Your digital presence should also be optimized for local search. When someone’s vehicle breaks down, the first thing they do is search for help on their phone. If your shop doesn’t appear at the top of that list, you are essentially invisible. Your marketing should emphasize your unique selling propositions—perhaps you offer a 3-year/36,000-mile warranty or a free loaner car program. These are the details that convert a “looker” into a “booker.”
Building a robust online reputation is the second half of the acquisition equation. Encouraging satisfied customers to leave detailed reviews on platforms like Google and Yelp acts as a form of “social proof” that mirrors the power of word-of-mouth at a massive scale. Responding to every review—both positive and negative—demonstrates that you are an engaged owner who stands behind your work, providing the reassurance many modern drivers need before trusting a new shop with their second-most expensive asset.
Phase 6: Financial Mastery and Scaling
The final piece of the puzzle is understanding the math of your business. Many shop owners work 80 hours a week only to find they have no profit left at the end of the month. You must become a student of your financial statements.
Gross Profit on Labor:
Ideally, this should be between 65% and 75%.
Gross Profit on Parts:
Aim for 45% to 50% through smart sourcing and consistent markups.
Inventory Turn:
Don’t let your money sit on a shelf in the form of unused filters and spark plugs.
As you grow, look for opportunities to scale. This might mean adding a dedicated alignment rack, which is a high-margin service, or expanding into fleet maintenance for local delivery companies. Fleet work provides the “bread and butter” consistent income that can keep you afloat during the slow consumer seasons.

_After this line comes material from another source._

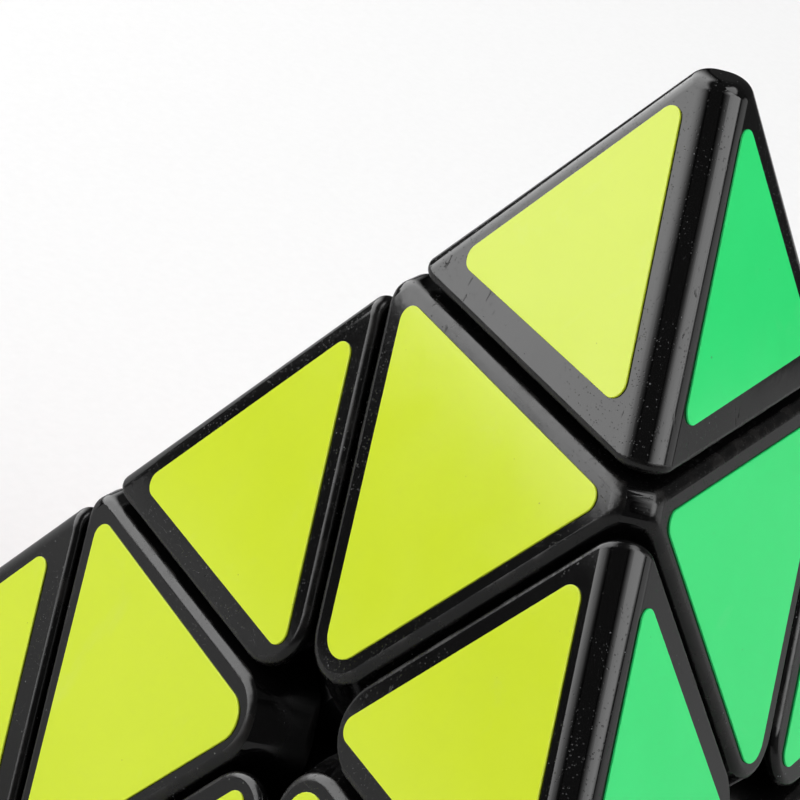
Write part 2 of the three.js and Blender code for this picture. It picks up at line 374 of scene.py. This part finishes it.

Scaling also requires you to step away from the bay and into the office. Many talented technicians struggle with this transition because they feel they are “losing touch” with the craft, but the reality is that your business needs a CEO more than it needs another mechanic. Developing standard operating procedures (SOPs) for everything from how the phone is answered to how the shop is swept at night ensures that the business can run smoothly even when you aren’t physically present to supervise every detail.
Finally, consider the power of diversified revenue streams to protect your bottom line. Whether it is offering vehicle detailing, selling high-end performance parts, or establishing a small used-car sales wing, having multiple ways to generate income ensures that your business remains resilient. A truly successful shop owner isn’t just looking at the next car in the bay; they are looking at the next five years of economic shifts and positioning their business to be a fortress of financial stability.
Conclusion
Preparing an auto shop for success is an exhaustive process that requires equal parts technical knowledge and business acumen. It starts with a clear vision of your place in the market and is sustained by rigorous operational systems and a commitment to safety. By focusing on efficiency through technology, protecting your business with the right legal and insurance frameworks, and staying top-of-mind with your customers through modern marketing, you create a business that can go the distance.
The road to a successful grand opening is long, but for those who plan meticulously and execute with discipline, the reward is a thriving, profitable pillar of the local community. Stay focused on the details, treat your technicians like partners, and never stop learning the business side of the craft.